Justification of truth table of conditional statement if $p$ then $q$

Question

I have gone through various sites but i can't understand the justification for the truth table of "If $p$ then $q$". Is it accepted by the mathematicians without any proof or justification? \begin{array}{c|c|c} p & q & p\rightarrow q \\ \hline T & T & T \\ T & F & F \\ F & T & T \\ F & F & T \end{array} Last two values of truth table seems a bit confusing how is true?

Answer 1

For the third when $p$ is false prove $p\to q$ by contradiction. So accept $p$ and assume $\neg q$. As $\neg p$ is true, $p$ and $\neg p$ are a contradiction.
Thus the assumption $\neg q$ is false.
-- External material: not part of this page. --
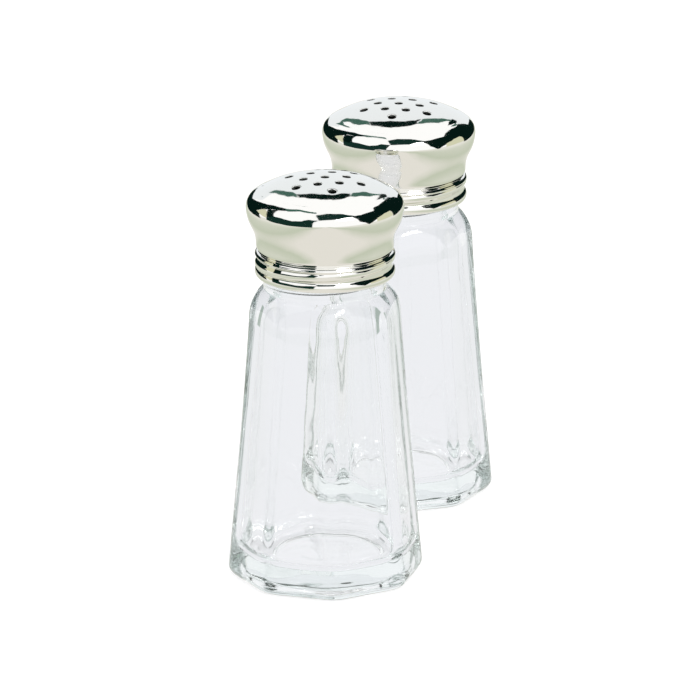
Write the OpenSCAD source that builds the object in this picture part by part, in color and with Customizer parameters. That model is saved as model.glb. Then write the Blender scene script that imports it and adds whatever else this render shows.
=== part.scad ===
// A pair of glass table shakers, one for salt and one for pepper, each with a screw-on domed metal cap.
// Origin: on the table, midway between the two. +X runs from the salt to the pepper, +Z is up.

/* [Pair] */
// Distance between the axes of the two shakers
pair_pitch = 67; // [54:1:100]
// Turn of the salt bottle's panels about its axis, in degrees
salt_bottle_turn = 0; // [0:1:45]
// Turn of the pepper bottle's panels about its axis, in degrees
pepper_bottle_turn = 33; // [0:1:45]
// Turn of the salt cap's hole pattern about its axis, in degrees
salt_cap_turn = 57; // [0:1:60]
// Turn of the pepper cap's hole pattern about its axis, in degrees
pepper_cap_turn = 35; // [0:1:60]

/* [Glass body] */
// Corner radius of the eight-sided body at the foot
foot_r = 24.3; // [23:0.1:26]
// Corner radius of the body just below the shoulder
shoulder_r = 18.7; // [18.5:0.1:21]
// Height at which the shoulder starts to round in
shoulder_z = 67; // [60:0.5:68]
// How far the sides sweep out towards the foot: 1 is a straight taper
flare = 1.15; // [1:0.05:1.6]
// Distance across the corners over the distance across the panels
corner_ratio = 1.055; // [1.03:0.005:1.08]
// Rounding of the heel
heel_round = 2.4; // [1:0.1:3]
// Thickness of the glass floor
floor_t = 6; // [4:0.5:9]
// Glass thickness between a body corner and the cavity
wall_t = 4.2; // [3.5:0.1:5]
// Rounding of the cavity where the floor meets the wall
floor_round = 4; // [2:0.5:6]
// Radius of the shallow recess in the underside
recess_r = 15; // [10:0.5:17]
// Depth of the recess in the underside
recess_depth = 0.8; // [0.4:0.1:1.5]

/* [Glass neck] */
// Radius of the neck below the thread
neck_r = 15.1; // [15:0.05:15.3]
// Radius of the mouth
mouth_r = 12.1; // [10:0.1:12.5]
// Height at which the shoulder meets the neck
neck_z = 73.8; // [73.5:0.1:74.5]
// Height of the lip
lip_z = 81.6; // [81.5:0.1:81.8]
// Rise of the thread in one turn
pitch = 4; // [3.8:0.1:4.1]
// Radius of the glass thread's crest
thread_r = 16.1; // [15.9:0.05:16.1]

/* [Seal ring] */
// Thickness of the seal ring
ring_t = 0.9; // [0.5:0.1:0.9]
// Outer radius of the seal ring
ring_r = 16; // [15.9:0.05:16.1]

/* [Metal cap] */
// Sheet thickness of the cap
sheet_t = 0.5; // [0.4:0.05:0.5]
// Outer radius of the cap's skirt
skirt_r = 16.8; // [16.8:0.05:17]
// Height of the centre of the curled edge at the bottom of the skirt
curl_z = 77.8; // [77.6:0.1:78]
// Radius of the curl at the bottom of the skirt
curl_r = 0.8; // [0.6:0.05:0.9]
// Outer radius of the crease between the skirt and the waist
crease_r = 16.3; // [16.2:0.05:16.4]
// Height of the crease
crease_z = 83.2; // [83.1:0.1:83.5]
// Outer radius of the mushroom rim
rim_r = 19.35; // [18.5:0.05:21]
// Height of the widest part of the rim
rim_z = 94.2; // [92:0.1:95]
// Height of the top of the dome
apex_z = 101.6; // [100:0.1:104]
// Diameter of the sprinkling holes
hole_d = 2.1; // [1.2:0.1:2.4]
// Radius of the inner circle of holes
hole_circle_1 = 5.35; // [4.8:0.05:5.6]
// Radius of the outer circle of holes
hole_circle_2 = 9.3; // [9:0.05:10]

/* [Hidden] */

$fn = 96;
salt_x = -pair_pitch / 2;
pepper_x = pair_pitch / 2;
shoulder_round = 4.6;   // height over which the panels turn in to the shoulder
neck_lap = 0.3;         // how far the shoulder runs on into the neck
lip_round = 0.8;        // rounding of the glass lip
thread_z = 76;          // height at which the glass thread starts
thread_start = 105;     // where round the neck it starts, in degrees from +X
thread_turn = 395;      // how far round the neck the glass thread runs
rib_turn = 285;         // how far round the skirt the cap's inner rib runs
bead_lag = 234;         // how far past the glass thread's start the cap's outer bead starts
bead_turn = 306;        // how far round the skirt the bead runs
rib_r = 15.6;           // inner radius of the rib that runs below the glass thread
bead_r = 17.25;         // outer radius of the bead that shows the thread on the outside
waist_r = 16.9;         // outer radius of the waist where it leaves the crease
waist_z = 84.6;         // height of that place
curl_x = skirt_r - sheet_t + 0.05;  // distance of the curl's centre from the axis
ring_bore_r = 12.8;      // radius of the hole in the seal ring
neck_root = 3;          // how far the neck's own solid reaches down into the shoulder
sweep_step = 10;        // degrees between sections of a thread
fade_turn = 30;         // degrees over which a thread's end fades out
ridge_sink = 0.2;       // how deep the foot of a thread lies in its wall
glass_thread_w = [2, 0.7];  // width of the glass thread at its foot and its crest
bead_w = [2.2, 0.8];    // the same of the cap's outer bead
rib_w = [1.8, 0.5];     // the same of the cap's inner rib

// Points on an arc about [x, y], both ends included
function arc(x, y, r, from, to, n) =
    [for (i = [0:n]) let (a = from + (to - from) * i / n) [x + r * cos(a), y + r * sin(a)]];

// Points on a cubic curve that leaves a towards b and reaches d from c, both ends included
function curve(a, b, c, d, n) =
    [for (i = [0:n]) let (t = i / n, u = 1 - t)
        u * u * u * a + 3 * u * u * t * b + 3 * u * t * t * c + t * t * t * d];

// All points of an outline but the first, which the outline before it already has
function tail(p) = [for (i = [1:len(p) - 1]) p[i]];

// The unit normal on the left of an outline at point i
function left_normal(p, i) =
    let (d = p[min(i + 1, len(p) - 1)] - p[max(i - 1, 0)]) [-d.y, d.x] / norm(d);

// The same open outline, moved to its left by t
function beside(p, t) = [for (i = [0:len(p) - 1]) p[i] + t * left_normal(p, i)];

// Corner radius of the body at a height
function corner_r(z) = shoulder_r + (foot_r - shoulder_r) * pow(max(0, 1 - z / shoulder_z), flare);

// Side outline of the body, from the heel to the neck, with its radius divided by k: a heel of that
// rounding, n points up the flare to the top of the side, and the shoulder
function side(k, heel, n, top) = concat(
    arc(corner_r(heel) / k - heel, heel, heel, -90, 0, 5),
    [for (i = [1:n]) let (z = heel + (top - heel) * i / n) [corner_r(z) / k, z]],
    curve([corner_r(top) / k, top], [shoulder_r / k - 0.3, top + shoulder_round],
        [neck_r + 0.3 * (shoulder_r / k - neck_r), neck_z - 0.9], [neck_r - neck_lap, neck_z], 7));

// A ridge that winds up the right-hand thread, from radius foot to radius crest, fading out at both ends.
// It starts lag degrees past the start of the glass thread, is raised by a share of the pitch, and w
// holds its widths at the foot and the crest.
module thread_ridge(foot, crest, lag, raise, turn, w) {
    z = thread_z + pitch * (lag / 360 + raise);
    n = ceil(turn / sweep_step);
    rings = [for (i = [0:n]) let (
            a = turn * i / n,
            rise = min(1, 0.15 + 0.85 * min(a, turn - a) / fade_turn),
            top = foot + (crest - foot) * rise,
            h = z + pitch * a / 360)
        for (q = [[foot, -w[0] / 2], [top, -w[1] / 2], [top, w[1] / 2], [foot, w[0] / 2]])
            [q.x * cos(a), q.x * sin(a), h + q.y]];
    sides = [for (i = [0:n - 1]) for (j = [0:3])
        [4 * i + j, 4 * i + (j + 1) % 4, 4 * i + 4 + (j + 1) % 4, 4 * i + 4 + j]];
    faces = concat([[3, 2, 1, 0]], sides, [[4 * n, 4 * n + 1, 4 * n + 2, 4 * n + 3]]);
    turned = [for (f = faces) [f[3], f[2], f[1], f[0]]];
    rotate(thread_start + lag) polyhedron(rings, crest > foot ? faces : turned, convexity = 6);
}

// Eight flared panels with softened corners. The corners' outline and the panels' outline break at
// different heights, which keeps the edges of their faces apart.
module panelled_body() {
    intersection() {
        rotate_extrude() polygon(concat([[0, 0]], side(1, heel_round + 0.3, 8, shoulder_z), [[0, neck_z]]));
        intersection_for(turn = [0:45:135]) panel_pair(turn);
    }
}

// The space between two opposite panels
module panel_pair(turn) {
    p = side(corner_ratio, heel_round, 7, shoulder_z - 0.8);
    mirrored = [for (i = [len(p) - 1:-1:0]) [-p[i].x, p[i].y]];
    rotate([90, 0, turn]) linear_extrude(2.4 * foot_r, center = true) polygon(concat(p, mirrored));
}

// The round cavity with its mouth
module cavity() {
    low_r = corner_r(floor_t + floor_round) - wall_t;
    high_r = shoulder_r - wall_t + 0.8;
    rotate_extrude() polygon(concat(
        [[0, floor_t]],
        arc(low_r - floor_round, floor_t + floor_round, floor_round, -90, 0, 6),
        curve([high_r, shoulder_z - 1], [high_r - 0.2, shoulder_z + 3.4],
            [mouth_r + 0.6, neck_z - 1.6], [mouth_r, neck_z + 0.4], 7),
        [[mouth_r, lip_z + 1], [0, lip_z + 1]]));
}

module bottle(panel_turn) {
    color([0.86, 0.91, 0.89, 0.5]) difference() {
        union() {
            rotate(panel_turn) panelled_body();
            rotate_extrude() polygon(concat([[0, neck_z - neck_root], [neck_r, neck_z - neck_root]],
                arc(neck_r - lip_round, lip_z - lip_round, lip_round, 0, 90, 4), [[0, lip_z]]));
            thread_ridge(neck_r - ridge_sink, thread_r, 0, 0, thread_turn, glass_thread_w);
        }
        cavity();
        translate([0, 0, -1]) cylinder(h = 1 + recess_depth, r = recess_r);
    }
}

module seal_ring() {
    color("whitesmoke") difference() {
        translate([0, 0, lip_z]) cylinder(h = ring_t, r = ring_r);
        translate([0, 0, lip_z - 1]) cylinder(h = ring_t + 2, r = ring_bore_r);
    }
}

// The cap's outer surface, from the bottom of the skirt over the crease, waist and rim to the dome's top
function cap_outline() = concat(
    [[skirt_r, curl_z]],
    curve([skirt_r, crease_z - 1], [skirt_r, crease_z - 0.4],
        [skirt_r - 0.2, crease_z - 0.15], [crease_r, crease_z], 4),
    curve([crease_r + 0.3, crease_z + 0.2], [crease_r + 0.5, crease_z + 0.6],
        [waist_r, waist_z - 0.6], [waist_r, waist_z], 3),
    tail(curve([waist_r, waist_z], [waist_r, rim_z - 4.7], [rim_r - 0.25, rim_z - 4.9],
        [rim_r, rim_z], 9)),
    tail(curve([rim_r, rim_z], [rim_r - 0.1, rim_z + 2.2],
        [rim_r - 1.6, rim_z + 3.2], [rim_r - 3.6, rim_z + 4.1], 6)),
    tail(curve([rim_r - 3.6, rim_z + 4.1], [rim_r - 7.5, apex_z - 1.1],
        [7, apex_z], [0, apex_z], 8)));

module cap(hole_turn) {
    outer = cap_outline();
    inner = beside(outer, sheet_t);
    last = len(inner) - 1;
    closed_inner = [for (i = [last:-1:0]) i == last ? [0, apex_z - sheet_t] : inner[i]];
    color("silver") difference() {
        union() {
            rotate_extrude() polygon(concat(outer, closed_inner));
            rotate_extrude() polygon(arc(curl_x, curl_z, curl_r, -90, 90, 8));
            thread_ridge(skirt_r - ridge_sink, bead_r, bead_lag, 0, bead_turn, bead_w);
            thread_ridge(skirt_r - sheet_t + ridge_sink, rib_r, 0, 0.5, rib_turn, rib_w);
        }
        rotate(hole_turn) sprinkling_holes();
    }
}

// One hole in the middle, six around it and six more between those
module sprinkling_holes() {
    hole();
    for (a = [0:60:300]) {
        rotate(a) translate([hole_circle_1, 0]) hole();
        rotate(a + 30) translate([hole_circle_2, 0]) hole();
    }
}

module hole() {
    translate([0, 0, rim_z]) cylinder(h = apex_z - rim_z + 1, d = hole_d, $fn = 32);
}

module salt_bottle() translate([salt_x, 0]) bottle(salt_bottle_turn);
module salt_seal_ring() translate([salt_x, 0]) seal_ring();
module salt_cap() translate([salt_x, 0]) cap(salt_cap_turn);
module pepper_bottle() translate([pepper_x, 0]) bottle(pepper_bottle_turn);
module pepper_seal_ring() translate([pepper_x, 0]) seal_ring();
module pepper_cap() translate([pepper_x, 0]) cap(pepper_cap_turn);

salt_bottle();
salt_seal_ring();
salt_cap();
pepper_bottle();
pepper_seal_ring();
pepper_cap();
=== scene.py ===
import math

import bpy
import numpy as np
from mathutils import Matrix, Vector
from mathutils.geometry import delaunay_2d_cdt


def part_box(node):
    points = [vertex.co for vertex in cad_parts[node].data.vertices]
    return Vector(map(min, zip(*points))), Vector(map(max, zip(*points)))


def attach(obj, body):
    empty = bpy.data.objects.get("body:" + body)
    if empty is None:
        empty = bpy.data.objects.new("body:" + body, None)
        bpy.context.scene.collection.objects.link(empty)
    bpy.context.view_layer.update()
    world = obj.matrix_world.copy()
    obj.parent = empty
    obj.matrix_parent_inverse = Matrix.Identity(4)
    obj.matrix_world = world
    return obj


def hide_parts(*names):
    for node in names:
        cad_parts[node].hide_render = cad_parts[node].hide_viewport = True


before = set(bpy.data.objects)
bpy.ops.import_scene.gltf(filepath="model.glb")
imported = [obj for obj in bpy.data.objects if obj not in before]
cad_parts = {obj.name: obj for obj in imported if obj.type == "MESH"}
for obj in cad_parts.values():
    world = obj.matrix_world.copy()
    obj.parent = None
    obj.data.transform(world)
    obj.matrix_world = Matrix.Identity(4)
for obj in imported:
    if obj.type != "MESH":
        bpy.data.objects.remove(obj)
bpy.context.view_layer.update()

MM = 0.001
SHAKERS = ("salt", "pepper")

# ---------------------------------------------------------------- sizes, in millimetres unless said otherwise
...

This proves $p \to q$ when p is false.

The fourth is simular.

Answer 2

You can memorise easily it: $$a \rightarrow b = \overline a \lor b$$

Answer 3

$$ \left( p \implies q \right) \equiv \mbox{“p implies q”} \equiv \mbox{“if p then q”} $$

So if the statement "$p \implies q$" holds, we have:

• If $p$ is true then the statement tells us $q$ must be true.

• If $p$ is false then the statement does not tell us anything about $q$.

The only way to prove the statement "$p \implies q$" is wrong is to show that $p$ holds but $q$ does not. That is why the truth table only indicates the statement is "false/wrong" in that one row.